Amanda Hsiao, senior analyst for China the International Crisis Group, said it is also important for Beijing to signal to the Philippines and other governments with whom it has territorial dispute that it’s willing to “impose costs on those who publicly defy Beijing.”
“In doing so, it seeks to deter bolder assertions of sovereignty by Manila and others,” Hsiao said.
China also may want to use the conflict to test Washington’s security commitment to Manila and the region, especially during a time when the United States is engaged in prolonged global conflicts elsewhere and facing a presidential election that could upend both domestic and international politics.

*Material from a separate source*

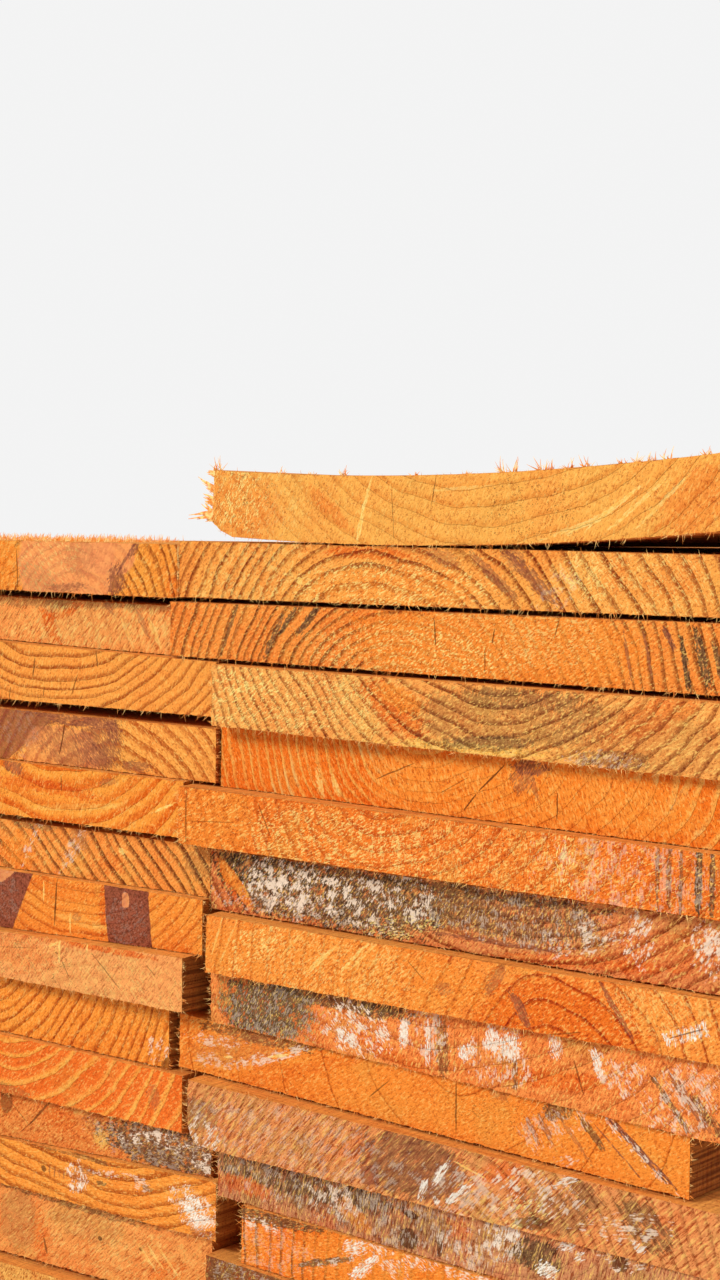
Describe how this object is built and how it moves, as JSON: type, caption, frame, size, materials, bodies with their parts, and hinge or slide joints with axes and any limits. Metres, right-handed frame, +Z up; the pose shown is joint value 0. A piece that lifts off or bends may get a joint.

“If China is able to grab the shoal from the Philippines … and the United States fails to directly intervene and help the Philippines retain its occupation of the shoal, the credibility of U.S. security commitments to its allies in the region may be damaged,” said Li Mingjiang, nonresident scholar at the Singapore based Carnegie China. “This may be the strategic calculation in the minds of Chinese decision makers.”
What are China’s wider ambitions?
The South China Sea is so important to China because it is the entry point into the Pacific Ocean, where it has ambitions to eclipse the United States’ post World War II military dominance in the Asia Pacific region. It has been gradually building its military presence throughout the Pacific, an effort the United States is trying to counter alongside its Asian security allies like Japan, Australia and the Philippines.
China has already demonstrated its ability to militarize tiny coral reefs, even turning them into artificial islands that it claims as its own.
In 1994, China seized Mischief Reef, located northwest of Second Thomas Shoal, and built small huts on stilts that it said were shelters for fishermen. Over two decades, China has built that reef into a major military outpost, which has given Beijing the ability to influence and monitor events across the sea, said Hsiao, of the International Crisis Group.
China views it necessary to establish dominance in the South China Sea, especially in the face of what it perceives as a growing security threat from the United States, Chinese experts say.